DESCRIPTION OF THE TASK => Reproduce each line exactly, including spacing and punctuation.

SUPPLIED MATERIAL =>
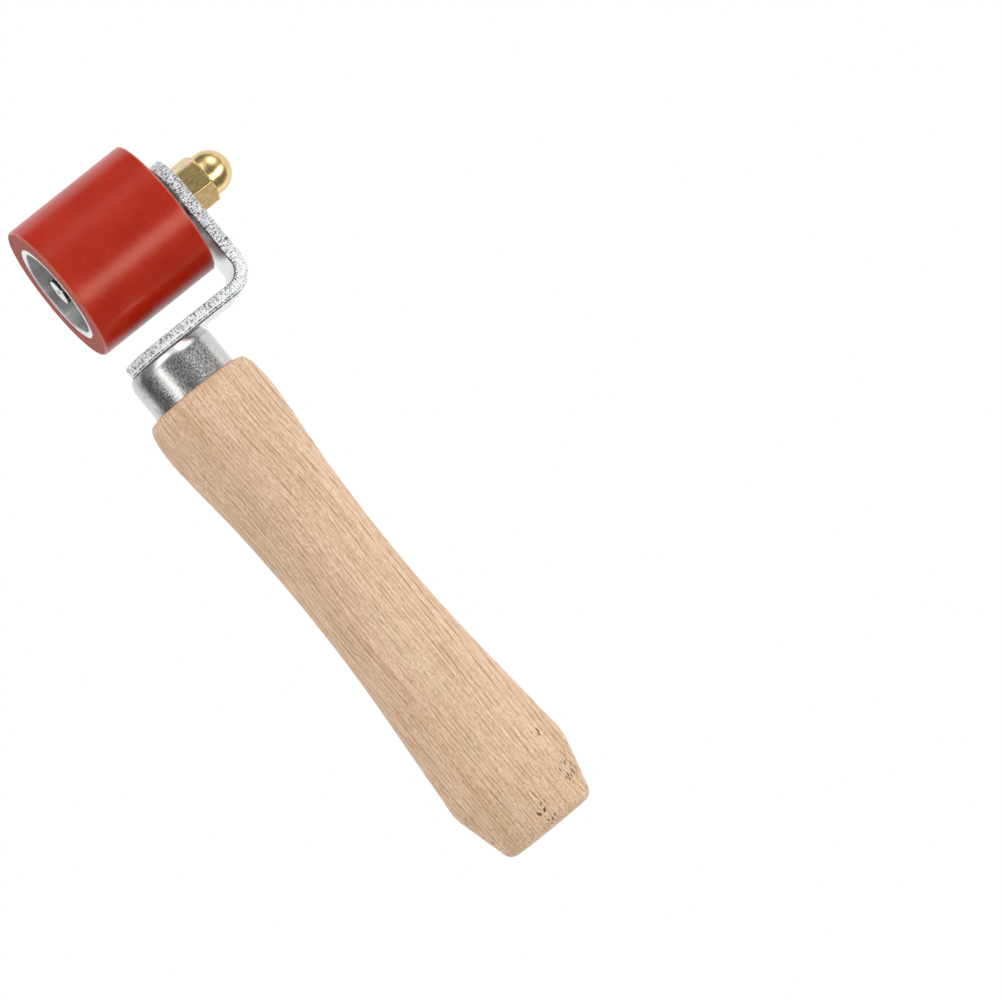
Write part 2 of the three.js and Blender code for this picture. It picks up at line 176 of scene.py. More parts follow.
def lathe(name, profile, count, material, axis="Z", closed=False, wobble=None, sharp=35.0):
    """Revolve (radius, height) points about the handle (Z) or the axle (X).

    Points of an open profile on the axis become poles. wobble(angle, height) adds to the radius.
    """
    profile = np.asarray(profile, float)
    angle = np.arange(count) * 2 * math.pi / count
    rings, index, total = [], np.zeros((len(profile), count), int), 0
    for row, (radius, height) in enumerate(profile):
        if not closed and radius < 1e-6:
            rings.append([[0, 0, height]])
            index[row] = total
        else:
            r = radius + wobble(angle, height) if wobble else radius
            ring = [r * np.cos(angle), r * np.sin(angle), np.full(count, height)]
            rings.append(np.stack(ring, 1))
            index[row] = total + np.arange(count)
        total += len(rings[-1])
    verts = np.concatenate(rings)
    faces = []
    for row in range(len(profile) if closed else len(profile) - 1):
        a, b = index[row], index[(row + 1) % len(profile)]
        for a0, a1, b1, b0 in zip(a, np.roll(a, -1), np.roll(b, -1), b):
            if a0 == a1:
                faces.append((a0, b1, b0))
            elif b0 == b1:
                faces.append((a0, a1, b1))
            else:
                faces.append((a0, a1, b1, b0))
    if axis == "X":
        verts = np.stack([verts[:, 2], verts[:, 0], verts[:, 1] + AXLE_Z], 1)
    return make(name, verts, faces, [material], sharp)


def stand(obj, body, node):
    """Put a finished piece in the place of its CAD node."""
    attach(obj, body)
    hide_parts(node)


def cut(obj, *cutters):
    """Subtract the cutters and delete them."""
    for tool in cutters:
        modifier = obj.modifiers.new("cut", "BOOLEAN")
        modifier.operation = "DIFFERENCE"
        modifier.solver = "EXACT"
        modifier.object = tool
        graph = bpy.context.evaluated_depsgraph_get()
        mesh = bpy.data.meshes.new_from_object(
            obj.evaluated_get(graph), preserve_all_data_layers=True, depsgraph=graph)
        obj.modifiers.clear()
        old = obj.data
        obj.data = mesh
        bpy.data.meshes.remove(old)
        bpy.data.objects.remove(tool)


def value_noise(points, seed):
    """Smooth value noise from -1 to 1 on an (n, 3) array."""
    cell = np.floor(points).astype(np.int64)
    f = points - cell
    f = f * f * (3 - 2 * f)

    def hashed(x, y, z):
        h = (x * 374761393 + y * 668265263 + z * 2147483647 + seed * 1274126177) & 0xFFFFFFFF
        h = ((h ^ (h >> 13)) * 1274126177) & 0xFFFFFFFF
        return ((h ^ (h >> 16)) & 0xFFFFFF) / float(0xFFFFFF)

    total = 0
    for corner in np.ndindex(2, 2, 2):
        wx, wy, wz = (f[:, k] if corner[k] else 1 - f[:, k] for k in range(3))
        total = total + wx * wy * wz * hashed(*(cell + corner).T)
    return total * 2 - 1


# ---------------------------------------------------------------- shader helpers
def operator(kind, swapped=False):
    def apply(self, other):
        pair = (other, self) if swapped else (self, other)
        return self.graph.math(kind, *pair)
    return apply


class Field:
    """A shader value. Each arithmetic operation on it adds one math node to its graph."""
    __add__, __radd__ = operator("ADD"), operator("ADD", swapped=True)
    __sub__, __rsub__ = operator("SUBTRACT"), operator("SUBTRACT", swapped=True)
    __pow__, __rpow__ = operator("POWER"), operator("POWER", swapped=True)
    __mul__, __truediv__ = operator("MULTIPLY"), operator("DIVIDE")
    max = operator("MAXIMUM")

    def __init__(self, graph, socket):
        self.graph, self.socket = graph, socket

    def __abs__(self):
        return self.graph.math("ABSOLUTE", self)

    def remap(self, start, end, to=(0.0, 1.0), **settings):
        """Clamped map of start..end to the pair in to."""
        inputs = {0: self, 1: start, 2: end, 3: to[0], 4: to[1]}
        return self.graph.field("MapRange", inputs, **settings)

    def smoothstep(self, start, end, to=(0.0, 1.0)):
        return self.remap(start, end, to, interpolation_type="SMOOTHSTEP")


class Graph:
    """The emptied node tree of a material or world."""

    def __init__(self, owner):
        owner.use_nodes = True
        self.tree = owner.node_tree
        self.tree.nodes.clear()

    def put(self, socket, value):
        if isinstance(value, Field):
            self.tree.links.new(value.socket, socket)
        else:
            socket.default_value = value

    def node(self, kind, inputs={}, **settings):
        node = self.tree.nodes.new("ShaderNode" + kind)
        for key, value in settings.items():
            setattr(node, key, value)
        for key, value in inputs.items():
            self.put(node.inputs[key], value)
        return node

    def field(self, kind, inputs={}, output=0, **settings):
        return Field(self, self.node(kind, inputs, **settings).outputs[output])

    def math(self, kind, *values):
        return self.field("Math", dict(enumerate(values)), operation=kind)

    def vector_value(self, kind, *vectors):
        """Vector operation that gives one number."""
        return self.field("VectorMath", dict(enumerate(vectors)), "Value", operation=kind)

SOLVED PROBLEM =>
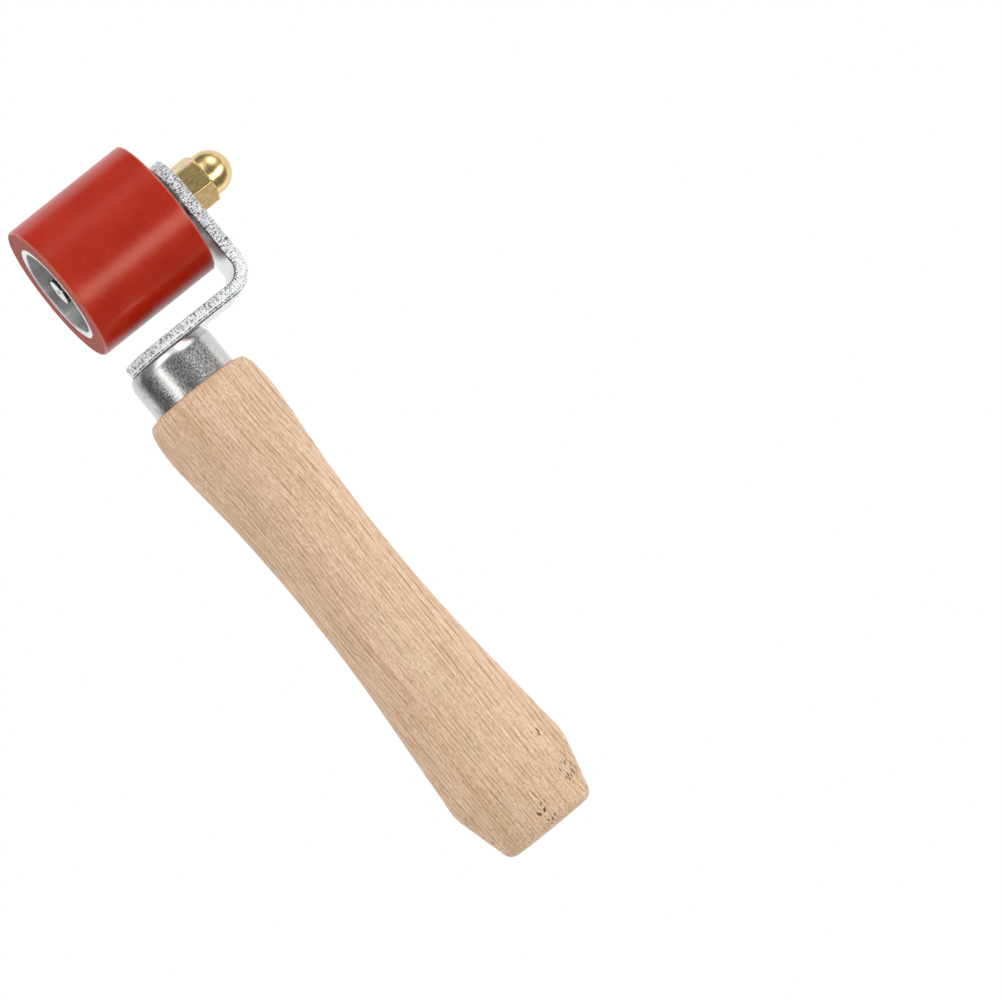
Write part 2 of the three.js and Blender code for this picture. It picks up at line 176 of scene.py. More parts follow.
def lathe(name, profile, count, material, axis="Z", closed=False, wobble=None, sharp=35.0):
    """Revolve (radius, height) points about the handle (Z) or the axle (X).

    Points of an open profile on the axis become poles. wobble(angle, height) adds to the radius.
    """
    profile = np.asarray(profile, float)
    angle = np.arange(count) * 2 * math.pi / count
    rings, index, total = [], np.zeros((len(profile), count), int), 0
    for row, (radius, height) in enumerate(profile):
        if not closed and radius < 1e-6:
            rings.append([[0, 0, height]])
            index[row] = total
        else:
            r = radius + wobble(angle, height) if wobble else radius
            ring = [r * np.cos(angle), r * np.sin(angle), np.full(count, height)]
            rings.append(np.stack(ring, 1))
            index[row] = total + np.arange(count)
        total += len(rings[-1])
    verts = np.concatenate(rings)
    faces = []
    for row in range(len(profile) if closed else len(profile) - 1):
        a, b = index[row], index[(row + 1) % len(profile)]
        for a0, a1, b1, b0 in zip(a, np.roll(a, -1), np.roll(b, -1), b):
            if a0 == a1:
                faces.append((a0, b1, b0))
            elif b0 == b1:
                faces.append((a0, a1, b1))
            else:
                faces.append((a0, a1, b1, b0))
    if axis == "X":
        verts = np.stack([verts[:, 2], verts[:, 0], verts[:, 1] + AXLE_Z], 1)
    return make(name, verts, faces, [material], sharp)


def stand(obj, body, node):
    """Put a finished piece in the place of its CAD node."""
    attach(obj, body)
    hide_parts(node)


def cut(obj, *cutters):
    """Subtract the cutters and delete them."""
    for tool in cutters:
        modifier = obj.modifiers.new("cut", "BOOLEAN")
        modifier.operation = "DIFFERENCE"
        modifier.solver = "EXACT"
        modifier.object = tool
        graph = bpy.context.evaluated_depsgraph_get()
        mesh = bpy.data.meshes.new_from_object(
            obj.evaluated_get(graph), preserve_all_data_layers=True, depsgraph=graph)
        obj.modifiers.clear()
        old = obj.data
        obj.data = mesh
        bpy.data.meshes.remove(old)
        bpy.data.objects.remove(tool)


def value_noise(points, seed):
    """Smooth value noise from -1 to 1 on an (n, 3) array."""
    cell = np.floor(points).astype(np.int64)
    f = points - cell
    f = f * f * (3 - 2 * f)

    def hashed(x, y, z):
        h = (x * 374761393 + y * 668265263 + z * 2147483647 + seed * 1274126177) & 0xFFFFFFFF
        h = ((h ^ (h >> 13)) * 1274126177) & 0xFFFFFFFF
        return ((h ^ (h >> 16)) & 0xFFFFFF) / float(0xFFFFFF)

    total = 0
    for corner in np.ndindex(2, 2, 2):
        wx, wy, wz = (f[:, k] if corner[k] else 1 - f[:, k] for k in range(3))
        total = total + wx * wy * wz * hashed(*(cell + corner).T)
    return total * 2 - 1


# ---------------------------------------------------------------- shader helpers
def operator(kind, swapped=False):
    def apply(self, other):
        pair = (other, self) if swapped else (self, other)
        return self.graph.math(kind, *pair)
    return apply


class Field:
    """A shader value. Each arithmetic operation on it adds one math node to its graph."""
    __add__, __radd__ = operator("ADD"), operator("ADD", swapped=True)
    __sub__, __rsub__ = operator("SUBTRACT"), operator("SUBTRACT", swapped=True)
    __pow__, __rpow__ = operator("POWER"), operator("POWER", swapped=True)
    __mul__, __truediv__ = operator("MULTIPLY"), operator("DIVIDE")
    max = operator("MAXIMUM")

    def __init__(self, graph, socket):
        self.graph, self.socket = graph, socket

    def __abs__(self):
        return self.graph.math("ABSOLUTE", self)

    def remap(self, start, end, to=(0.0, 1.0), **settings):
        """Clamped map of start..end to the pair in to."""
        inputs = {0: self, 1: start, 2: end, 3: to[0], 4: to[1]}
        return self.graph.field("MapRange", inputs, **settings)

    def smoothstep(self, start, end, to=(0.0, 1.0)):
        return self.remap(start, end, to, interpolation_type="SMOOTHSTEP")


class Graph:
    """The emptied node tree of a material or world."""

    def __init__(self, owner):
        owner.use_nodes = True
        self.tree = owner.node_tree
        self.tree.nodes.clear()

    def put(self, socket, value):
        if isinstance(value, Field):
            self.tree.links.new(value.socket, socket)
        else:
            socket.default_value = value

    def node(self, kind, inputs={}, **settings):
        node = self.tree.nodes.new("ShaderNode" + kind)
        for key, value in settings.items():
            setattr(node, key, value)
        for key, value in inputs.items():
            self.put(node.inputs[key], value)
        return node

    def field(self, kind, inputs={}, output=0, **settings):
        return Field(self, self.node(kind, inputs, **settings).outputs[output])

    def math(self, kind, *values):
        return self.field("Math", dict(enumerate(values)), operation=kind)

    def vector_value(self, kind, *vectors):
        """Vector operation that gives one number."""
        return self.field("VectorMath", dict(enumerate(vectors)), "Value", operation=kind)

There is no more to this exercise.